Constitutions and legal systems are often shaped the way they are perceived. Most written constitutions, including our own, carry a “state-action” requirement; constitutional claims can only be asserted against action (or in some cases omission) of government and/or its agents. But constitutions are hardly ever interpreted in a way that pleases everyone. Cultural influences, of course, matter. The idea of “justice” or “Insaaf” complicates matters as much as it can inform useful interpretations that command greater acceptance.
Many people are quite surprised when you tell them that private employers can often interfere with your constitutional rights in a way that government cannot. Whether it is certain kinds of speech or conduct that the constitution entitles you to, a private actor, say an employer (in the absence of specific legislation) can often restrict your freedoms. This idea can seem even offensive to some people. What good is a constitution if it does not protect them against actions of large corporations, including banks, which can adversely affect their interests?
At times, courts try and address the growing power of private actors and lack of effective legislation by imposing some sort of higher duty on private actors. This is sometimes expressed as private actors being invested with a public trust where they carry out functions that affect the welfare of the public. Think public utilities or even education.
In a recent ruling the Islamabad High Court held that the policy of non-refundable fees adopted by public and private sector universities violates the constitution. It works like this: students apply to a number of universities for admission. Some universities make admission offers earlier than others. So even if you are waiting to hear from one university, you might decide to enroll in another. However in order to accept an offer students have to pay non-refundable fees. Later on, if they receive an offer from a school of their first choice, they have to forego the fee they already paid. The Honorable IHC held this policy violative of principles of natural justice, various provisions of the constitution (without laying these out specifically) and also mentioned the ideals, such as non-exploitation, that are supposed to be upheld in an Islamic State.
The Court’s ruling in this case does make new law but it also engages in rhetoric — much of which has been celebrated. The constitutional ideals mentioned are supposed to apply to state actors only, not private parties. Without prejudice to the specific facts or circumstances of the particular case, the court explicitly decries the actions of private parties involved in the education sector. Such cases raise important questions: is it the job of the courts to seek greater acceptance among people or to be faithful to constitutional provisions — and let the legislators do the work of coming up with laws that guide actions of private actors?

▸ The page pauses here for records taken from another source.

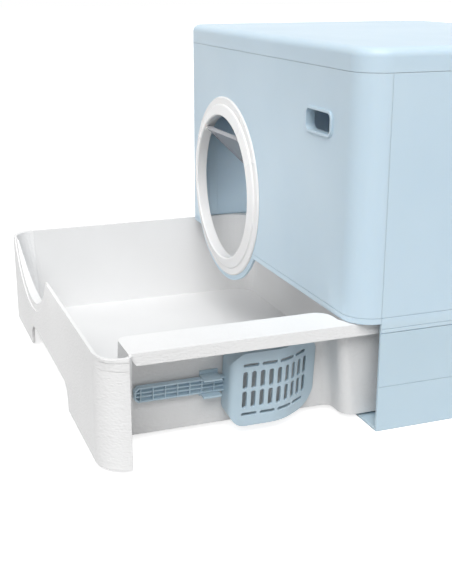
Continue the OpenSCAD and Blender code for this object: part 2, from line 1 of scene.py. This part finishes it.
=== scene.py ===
import bpy
import math
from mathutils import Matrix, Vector


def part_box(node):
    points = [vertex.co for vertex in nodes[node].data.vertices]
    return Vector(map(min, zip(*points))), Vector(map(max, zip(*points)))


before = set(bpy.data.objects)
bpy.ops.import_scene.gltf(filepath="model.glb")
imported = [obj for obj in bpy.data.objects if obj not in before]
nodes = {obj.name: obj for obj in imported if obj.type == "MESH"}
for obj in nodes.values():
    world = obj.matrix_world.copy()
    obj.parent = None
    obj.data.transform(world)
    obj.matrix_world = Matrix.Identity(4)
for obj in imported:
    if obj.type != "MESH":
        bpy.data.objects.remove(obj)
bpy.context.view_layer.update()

# ---------------------------------------------------------------- studio
# A white sweep that keeps the shadow, lit to plain white for camera, gloss and
# glass, under an even sky and one broad, high sun. One small lamp lights the
# cabin's left wall, and another, over the pan, fills the hood's front.

FLOOR_SIZE = 30
FLOOR_DROP = 0.0005
SWEEP_ALBEDO = 0.50
SWEEP_GLOW = 0.80
SKY = 0.355
SUN = 3.12
SUN_SPREAD = 50
SUN_FROM = (0.51, -0.25, 0.82)
LAMPS = {
    "cabin_lamp": {"watts": 0.065, "at": (-0.10, -0.09, 0.17), "aim": (-0.26, -0.07, 0.11),
                   "wide": 0.09, "spread": 110},
    "front_lamp": {"watts": 0.055, "at": (0.0, -0.50, 0.28), "aim": (0.04, -0.20, 0.13),
                   "wide": 0.30, "spread": 90},
}
CAMERA_AT = (1.1043, -0.6555, 0.4611)
LENS_MM = 60.8
SENSOR_MM = 36
CAMERA_REACH = 50
TURN, DIP = math.radians(69.54), math.radians(17.71)


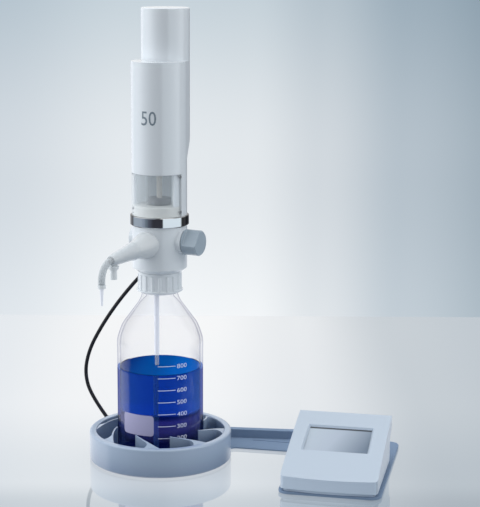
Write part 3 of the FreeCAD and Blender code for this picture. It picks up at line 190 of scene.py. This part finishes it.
def grain(made, scale=900, strength=0.04):
    """Fine moulded grain as a bump."""
    tree = made.node_tree
    noise = node(tree, "TexNoise", Vector=node(tree, "TexCoord").outputs["Object"], Scale=scale, Detail=2)
    bump = node(tree, "Bump", Strength=strength, Distance=0.0002, Height=noise.outputs["Fac"])
    put(tree, tree.nodes["Principled BSDF"].inputs["Normal"], bump.outputs["Normal"])
    return made


def deepened(made, reach, strength, deep=(0.13, 0.22, 0.36)):
    """Painted shade: the colour falls to shares of itself down in the pockets, by ambient occlusion."""
    tree = made.node_tree
    base = tree.nodes["Principled BSDF"].inputs["Base Color"]
    colour = tuple(base.default_value)
    open_sky = node(tree, "AmbientOcclusion", Distance=reach)
    open_sky.samples = 8
    openness = pair(tree, "Math", open_sky.outputs["AO"], strength, "POWER").outputs[0]
    shade = (*(share * value for share, value in zip(deep, colour)), 1.0)
    put(tree, base, mixed(tree, openness, shade, colour))
    return made


def edged(made, start, end, share):
    """Painted shade: colour that falls to a share of itself where the surface turns away."""
    tree = made.node_tree
    base = tree.nodes["Principled BSDF"].inputs["Base Color"]
    colour = tuple(base.default_value)
    dark = (*(share * value for value in colour[:3]), 1.0)
    put(tree, base, mixed(tree, spread(tree, turned_away(tree), start, end), colour, dark))
    return made


def thin(name, colour, tint, shares, rough):
    """Thin clear or milky plastic: its body shows by two shares, facing the eye and turned away."""
    made = material(name, colour, rough, IOR=1.45)
    tree = made.node_tree
    share = node(tree, "MapRange", Value=turned_away(tree, 0.25), To_Min=shares[0], To_Max=shares[1])
    clear = node(tree, "BsdfTransparent", Color=tint)
    body = tree.nodes["Principled BSDF"]
    put(tree, tree.nodes["Material Output"].inputs["Surface"],
        layered(tree, share.outputs["Result"], clear.outputs[0], body.outputs[0]))
    return made


def clear_shell(name, tints, mirrors):
    """Clear glass by how far it turns away: a painted tint for what is behind it and for the shade along
    its edges, and the share it mirrors.
    """
    made, tree, out = bare_look(name)
    slant = turned_away(tree)
    clear = node(tree, "BsdfTransparent", Color=ramp(tree, slant, tints, "LINEAR"))
    mirror = node(tree, "BsdfGlossy", Roughness=0.02)
    share = ramp(tree, slant, [(at, grey(value)) for at, value in mirrors], "LINEAR")
    put(tree, out.inputs["Surface"], layered(tree, share, clear.outputs[0], mirror.outputs[0]))
    return made


def reagent(name, colour, density):
    """Clear liquid that takes its colour from the way light travels in it, with a faint painted glow low
    down: painted light.
    """
    made, tree, out = bare_look(name)
    bend = node(tree, "BsdfRefraction", IOR=1.33, Roughness=0.0)
    glow = node(tree, "Emission", Color=ramp(tree, along(tree, UP, 0.02, 0.10), [
        (0.0, grey(0.0)), (0.12, (0.001, 0.001, 0.004, 1)), (0.22, (0.008, 0.009, 0.045, 1)),
        (0.32, (0.015, 0.015, 0.09, 1)), (0.44, (0.015, 0.014, 0.10, 1)), (0.51, grey(0.0)),
        (1.0, grey(0.0))]))
    soak = node(tree, "VolumeAbsorption", Color=colour, Density=density)
    put(tree, out.inputs["Surface"], pair(tree, "AddShader", bend.outputs[0], glow.outputs[0]).outputs[0])
    put(tree, out.inputs["Volume"], soak.outputs[0])
    return made


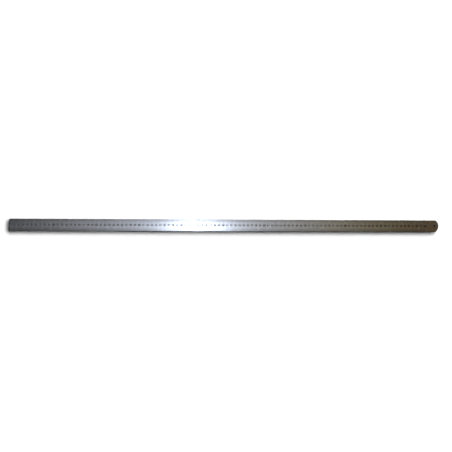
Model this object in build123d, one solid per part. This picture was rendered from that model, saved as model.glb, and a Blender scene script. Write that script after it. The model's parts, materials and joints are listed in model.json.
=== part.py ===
"""One-metre steel rule: a spring-steel strip with a black enamel scale baked on along both edges.

The origin is on the zero datum, at the underside and on the centre line, so X reads the scale directly.
+X runs along the rule to the hanging hole, +Y to its upper edge, and +Z out of the graduated face.
"""

from build123d import *

import os

# --- The strip -------------------------------------------------------------------------------------------
SCALE_LENGTH = 1000.0  # from the zero end to the last graduation
OVERALL_LENGTH = 1035.0  # the blank tail past the scale carries the hanging hole
WIDTH = 28.0
THICKNESS = 1.0
TAIL_RADIUS = 18.0  # the shallow arc that closes the tail
TAIL_CORNER_RADIUS = 2.0  # where that arc runs into the long edges
HOLE_DIAMETER = 6.0
HOLE_FROM_TIP = 9.0  # from the tip of the tail to the hole's centre
EDGE_BREAK = 0.1  # the arrises are taken off all round, top and bottom

# --- The scale, an enamel film that lies on the face -----------------------------------------------------
FILM = 0.02
EDGE_LAND = 0.15  # bright steel left between a line's outer end and the edge of the strip
MILLIMETRE = 1.0
MILLIMETRES_IN_CENTIMETRE = 10
LINE_WIDTH = 0.26
CENTIMETRE_LINE_WIDTH = 0.32
MILLIMETRE_LINE = 5.0  # line lengths, inwards from the land
HALF_CENTIMETRE_LINE = 7.2
CENTIMETRE_LINE = 9.2

# --- The figures -----------------------------------------------------------------------------------------
FIGURE_HEIGHT = 4.5
FIGURE_STROKE = 0.92
DECADE_FIGURE_HEIGHT = 5.1  # 10, 20, 30 ... 100 are larger and bolder
DECADE_FIGURE_STROKE = 1.05
FIGURE_WIDTH_SHARE = 0.56  # a figure's width over its height
FIGURE_GAP_SHARE = 0.10  # the gap between two figures over their height

# How the pen moves in a figure: places are shares of its half width or half height, angles are in degrees
ONE_FLAG_X = -0.6
ONE_FLAG_Y = 0.55
ONE_STEM_X = 0.2
TWO_START = 165
TWO_TURN = -205
WAIST_Y = 0.04  # where the two bowls of 3 and 8 meet, and where the bowl of 6 closes
THREE_TERMINAL = 160
FOUR_BAR_Y = -0.5
FOUR_STEM_X = 0.72
FIVE_BOWL_TOP_Y = 0.2
FIVE_RIGHT_X = 0.85
FIVE_LEFT_X = -0.75
FIVE_START = 140
FIVE_END = -140
SIX_START = 180
SIX_TURN = -145
SEVEN_FOOT_X = -0.4

HALF_WIDTH = WIDTH / 2
LINE_OUTER_END = HALF_WIDTH - EDGE_LAND
CENTIMETRES = round(SCALE_LENGTH / (MILLIMETRE * MILLIMETRES_IN_CENTIMETRE))
DECADE = 10  # centimetres from one large figure to the next


# --- Figures, drawn as the strokes of a round-nosed pen --------------------------------------------------
def pen(path, stroke):
    """The area that the pen covers along an open path."""
    return Sketch() + Face(Wire(path.edges()).offset_2d(stroke / 2, kind=Kind.ARC, side=Side.BOTH))


def pen_ring(across, along, stroke):
    """The area that the pen covers round a closed loop with round ends, centred on the origin."""
    if along > across:
        outer = SlotOverall(along + stroke, across + stroke, rotation=90)
        return outer - SlotOverall(along - stroke, across - stroke, rotation=90)
    return Circle((across + stroke) / 2) - Circle((across - stroke) / 2)


def arc(centre_y, radius, start, sweep):
    """An arc about a point on the figure's middle line; a negative sweep runs clockwise."""
    return CenterArc((0, centre_y), radius, start, sweep)


def right_bowl(upper_y, lower_y, radius, start, end):
    """The open bowl of 3 and 5: over the top from the start angle, down a straight flank, and under."""
    over = arc(upper_y - radius, radius, start, -start)
    under = arc(lower_y + radius, radius, 0, end)
    return over + Line(over @ 1, under @ 0) + under


def draw_figure(digit, height, stroke):
    """One figure, centred on the origin, within the given height and its share of width."""
    side = (height * FIGURE_WIDTH_SHARE - stroke) / 2  # from the middle line to the pen's outermost path
    top = (height - stroke) / 2
    upper_bowl_y = top - side
    waist = WAIST_Y * top
    lower_ring = Pos(0, (waist - top) / 2) * pen_ring(2 * side, waist + top, stroke)

    if digit == 0:
        return pen_ring(2 * side, 2 * top, stroke)
    if digit == 1:
        stem_x = ONE_STEM_X * side
        return pen(Polyline((ONE_FLAG_X * side, ONE_FLAG_Y * top), (stem_x, top), (stem_x, -top)), stroke)
    if digit == 2:
        bowl = arc(upper_bowl_y, side, TWO_START, TWO_TURN)
        return pen(bowl + Polyline(bowl @ 1, (-side, -top), (side, -top)), stroke)
    if digit == 3:
        upper = right_bowl(top, waist, side, THREE_TERMINAL, -90)
        lower = right_bowl(waist, -top, side, 90, -THREE_TERMINAL)
        return pen(upper, stroke) + pen(lower, stroke)
    if digit == 4:
        bar_y = FOUR_BAR_Y * top
        stem = Line((FOUR_STEM_X * side, top), (FOUR_STEM_X * side, -top))
        return pen(Polyline(stem @ 0, (-side, bar_y), (side, bar_y)), stroke) + pen(stem, stroke)
    if digit == 5:
        bowl = right_bowl(FIVE_BOWL_TOP_Y * top, -top, side, FIVE_START, FIVE_END)
        neck = Polyline((FIVE_RIGHT_X * side, top), (FIVE_LEFT_X * side, top), bowl @ 0)
        return pen(neck, stroke) + pen(bowl, stroke)
    if digit == 7:
        return pen(Polyline((-side, top), (side, top), (SEVEN_FOOT_X * side, -top)), stroke)
    if digit == 8:
        return lower_ring + Pos(0, (top + waist) / 2) * pen_ring(2 * side, top - waist, stroke)
    hook = arc(upper_bowl_y, side, SIX_START, SIX_TURN)
    six = lower_ring + pen(Line((-side, (waist - top) / 2), hook @ 0) + hook, stroke)
    return six if digit == 6 else Rot(0, 0, 180) * six


def film(sketch):
    """Enamel of the sketch's outline, lying on the face of the strip."""
    return Pos(0, 0, THICKNESS) * extrude(sketch, FILM)


def type_set(height, stroke):
    return [film(draw_figure(digit, height, stroke)) for digit in range(10)]


def number(reading, types, height):
    """The figures of one number, centred on its centimetre line."""
    digits = [int(character) for character in str(reading)]
    pitch = height * (FIGURE_WIDTH_SHARE + FIGURE_GAP_SHARE)
    first = reading * MILLIMETRES_IN_CENTIMETRE * MILLIMETRE - pitch * (len(digits) - 1) / 2
    return [Pos(first + pitch * place, 0, 0) * types[digit] for place, digit in enumerate(digits)]


# --- Graduations -----------------------------------------------------------------------------------------
def graduations(edge, readings, length, width):
    """One enamel line at each reading; edge is +1 for the upper edge and -1 for the lower."""
    line = film(Rectangle(width, length))
    middle_y = edge * (LINE_OUTER_END - length / 2)
    return [Pos(reading * MILLIMETRE, middle_y, 0) * line for reading in readings]


def readings_of_kind():
    """The millimetre readings, sorted by the length of the line that marks them."""
    every = range(1, CENTIMETRES * MILLIMETRES_IN_CENTIMETRE + 1)
    half = MILLIMETRES_IN_CENTIMETRE // 2
    centimetres = [mm for mm in every if mm % MILLIMETRES_IN_CENTIMETRE == 0]
    halves = [mm for mm in every if mm % MILLIMETRES_IN_CENTIMETRE == half]
    return [mm for mm in every if mm % half], halves, centimetres


# --- The strip -------------------------------------------------------------------------------------------
def blank_outline():
    """Square at the zero end, closed by a shallow arc with eased corners at the tail."""
    straight = OVERALL_LENGTH - TAIL_RADIUS
    body = Pos(straight / 2, 0) * Rectangle(straight, WIDTH)
    end = Pos(straight + TAIL_RADIUS / 2, 0) * Rectangle(TAIL_RADIUS, WIDTH)
    outline = body + (end & Pos(straight, 0) * Circle(TAIL_RADIUS))
    past_straight = {"minimum": straight, "maximum": OVERALL_LENGTH, "inclusive": (False, False)}
    corners = outline.vertices().filter_by_position(Axis.X, **past_straight)
    return fillet(corners, TAIL_CORNER_RADIUS)


def blade():
    hole = Pos(OVERALL_LENGTH - HOLE_FROM_TIP, 0) * Circle(HOLE_DIAMETER / 2)
    strip = extrude(blank_outline() - hole, THICKNESS)
    wide_faces = strip.faces().sort_by(Axis.Z)
    return chamfer(wide_faces[0].edges() + wide_faces[-1].edges(), EDGE_BREAK)


def main():
    os.makedirs("parts", exist_ok=True)
    nodes = {"blade": [blade()]}

    millimetres, halves, centimetres = readings_of_kind()
    for name, edge in (("upper", 1), ("lower", -1)):
        nodes[f"{name}_millimetre_lines"] = graduations(edge, millimetres, MILLIMETRE_LINE, LINE_WIDTH)
        nodes[f"{name}_half_centimetre_lines"] = graduations(edge, halves, HALF_CENTIMETRE_LINE, LINE_WIDTH)
        nodes[f"{name}_centimetre_lines"] = graduations(
            edge, centimetres, CENTIMETRE_LINE, CENTIMETRE_LINE_WIDTH
        )

    types = type_set(FIGURE_HEIGHT, FIGURE_STROKE)
    for start in range(0, CENTIMETRES, DECADE):
        readings = range(start + 1, start + DECADE)
        solids = [solid for reading in readings for solid in number(reading, types, FIGURE_HEIGHT)]
        nodes[f"figures_{start + 1:02d}_to_{start + DECADE - 1:02d}"] = solids

    types = type_set(DECADE_FIGURE_HEIGHT, DECADE_FIGURE_STROKE)
    decades = range(DECADE, CENTIMETRES + 1, DECADE)
    nodes["decade_figures"] = [
        solid for reading in decades for solid in number(reading, types, DECADE_FIGURE_HEIGHT)
    ]

    for name, solids in nodes.items():
        export_step(Compound(children=solids), f"parts/{name}.step", write_pcurves=False)
        print(f"{name}: {len(solids)} solids")


main()
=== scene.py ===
# %% [markdown]
# # A one-metre steel rule
#
# A steel rule is a single strip of spring steel. It has no moving part and nothing is fastened to it,
# so everything that makes it look real is in two places: the ground steel surface, which throws a
# bright, stretched highlight, and the black enamel scale on it. The CAD model gives the exact strip,
# lines and figures. Here the strip gets a finer mesh, and every surface gets the finish of the real
# thing.
#
# The CAD model is loaded first, as a frame that nothing below moves. Lengths are in metres, and X reads
# the scale: x = 0 is the square zero end.

# %% Load the frame
import json
import math

import bmesh
import bpy
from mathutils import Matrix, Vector


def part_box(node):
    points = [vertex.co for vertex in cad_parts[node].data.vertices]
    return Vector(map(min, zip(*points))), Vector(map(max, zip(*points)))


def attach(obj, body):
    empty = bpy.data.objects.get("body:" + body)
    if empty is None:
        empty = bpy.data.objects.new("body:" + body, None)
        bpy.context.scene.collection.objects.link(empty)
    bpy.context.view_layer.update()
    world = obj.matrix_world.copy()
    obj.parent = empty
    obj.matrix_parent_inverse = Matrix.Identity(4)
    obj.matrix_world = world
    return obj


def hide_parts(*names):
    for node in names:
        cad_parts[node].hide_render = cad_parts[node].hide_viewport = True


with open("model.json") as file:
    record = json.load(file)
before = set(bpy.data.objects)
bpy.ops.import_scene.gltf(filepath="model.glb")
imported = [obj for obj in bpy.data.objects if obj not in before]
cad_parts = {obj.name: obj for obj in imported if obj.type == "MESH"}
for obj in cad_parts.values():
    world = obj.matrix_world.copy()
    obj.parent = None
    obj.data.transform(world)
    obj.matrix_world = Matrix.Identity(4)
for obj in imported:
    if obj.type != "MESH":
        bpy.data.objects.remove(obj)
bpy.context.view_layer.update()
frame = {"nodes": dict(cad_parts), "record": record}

MM = 0.001
scene = bpy.context.scene
print("nodes:", sorted(frame["nodes"]))

# %% [markdown]
# ## Reading sizes from the frame
#
# Sizes could be typed in again, but then they could drift away from the CAD model. The strip's length,
# width and thickness come from the box of its own node instead, and the hole comes from the mount that
# describes it in the record. Only the tail's two radii are repeated, because no box can tell them.

# %% Measure the strip
_, blade_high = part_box("blade")
LENGTH = blade_high.x
HALF_WIDTH = blade_high.y
THICKNESS = blade_high.z
mounts = {mount["name"]: mount for mount in frame["record"]["mounts"]}
HOLE = Vector(mounts["hanging_hole"]["pos_m"])
HOLE_RADIUS = mounts["hanging_hole"]["dims"]["r_mm"] * MM
TAIL_RADIUS = 18 * MM
TAIL_CORNER = 2 * MM
print(f"strip {LENGTH:.3f} x {2 * HALF_WIDTH:.3f} x {THICKNESS:.4f} m, hole radius {HOLE_RADIUS:.4f} m")

# %% [markdown]
# ## The camera
#
# A rule is shown best from straight above, because a slanted view would squeeze its scale. The camera
# hangs over the strip a little nearer to the zero end than the middle, and turns slightly towards the
# tail. A camera looks along its own -Z, so with no rotation it already looks straight down with +Y at
# the top of the picture.

# %% Hang the camera
CAMERA_HEIGHT = 1.083
CAMERA_X = 0.440
SENSOR = 36.0
FOCAL_SHARE = 450 / 452  # focal length over the picture's width

camera_data = bpy.data.cameras.new("overhead_camera")
camera_data.sensor_width = SENSOR
camera_data.lens = SENSOR * FOCAL_SHARE
camera = bpy.data.objects.new("overhead_camera", camera_data)
camera.location = (CAMERA_X, 0.0, CAMERA_HEIGHT)
camera.rotation_euler = (math.radians(-0.105), math.radians(-3.55), math.radians(0.22))
scene.collection.objects.link(camera)
scene.camera = camera
print("lens", round(camera_data.lens, 2), "mm")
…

And what about the rights of private actors who have a legitimate expectation that constitutional provisions do not apply to them? How far will courts stretch such doctrines in order to prevent exploitation? Is it fair for the courts to apply to private employers obligations that the constitution imposes on the state? Conventional constitutional wisdom argues that states should impose obligations (such as non-discrimination, prohibition of sexual harassment etc) on private actors through separate legislation, rather than the courts imposing such responsibilities while using the constitution.
One argument could be that in a society with pervasive inequality and allegedly non-responsive legislatures, courts need to interpret rights related provisions broadly; even invent rights and broaden the spectrum of responsibility. The pushback would be that laying down rights and responsibilities is the job of the legislators and since people cannot hold judges accountable, courts must not do anything that affects the domain of the legislature. Just as important, it is for the people and not the courts to decide when a legislature is being non-responsive and the price that it should pay for it.
Scholars studying the US Supreme Court have argued that its decisions generally do not stray too far from public opinion. Is it true for Pakistan too? Regardless of the answer, it is important for lawyers and members of the general public to debate the extents and limits of the courts’ role in imposing new obligations.
Broadly interpreted obligations might appeal to the sense of fairness of many folks — until, that is, they themselves are at the receiving end. I have my reservations about judicial activism, more so now than I did before practicing law. Of course this position of mine gets me a lot of flak, from friends and strangers. The former resort to jest whiles the latter hold me in contempt. Both have their place in life.
Broken systems and societies yearn for solutions and saviors — these are often very different things. Assuming the responsibility to fix things is perhaps an attractive temptation for many but there are many good reasons to look before you leap. Faith or sincerity often comes up short when your aim is to solve something. Systems only develop when we show fidelity to some structure of responsibility. The desire to improve the lot of “my country” has its perils.
Just recently a former Pakistani spy-master admitted before the Supreme Court that his illegal actions were motivated by a desire to improve the motherland. Does that view deserve sympathy? Maybe. But acceptance? Hardly so. Wouldn’t the motherland be better off if we start doing what our assigned role is rather than trying to do someone else’s job in a manner that we see fitting?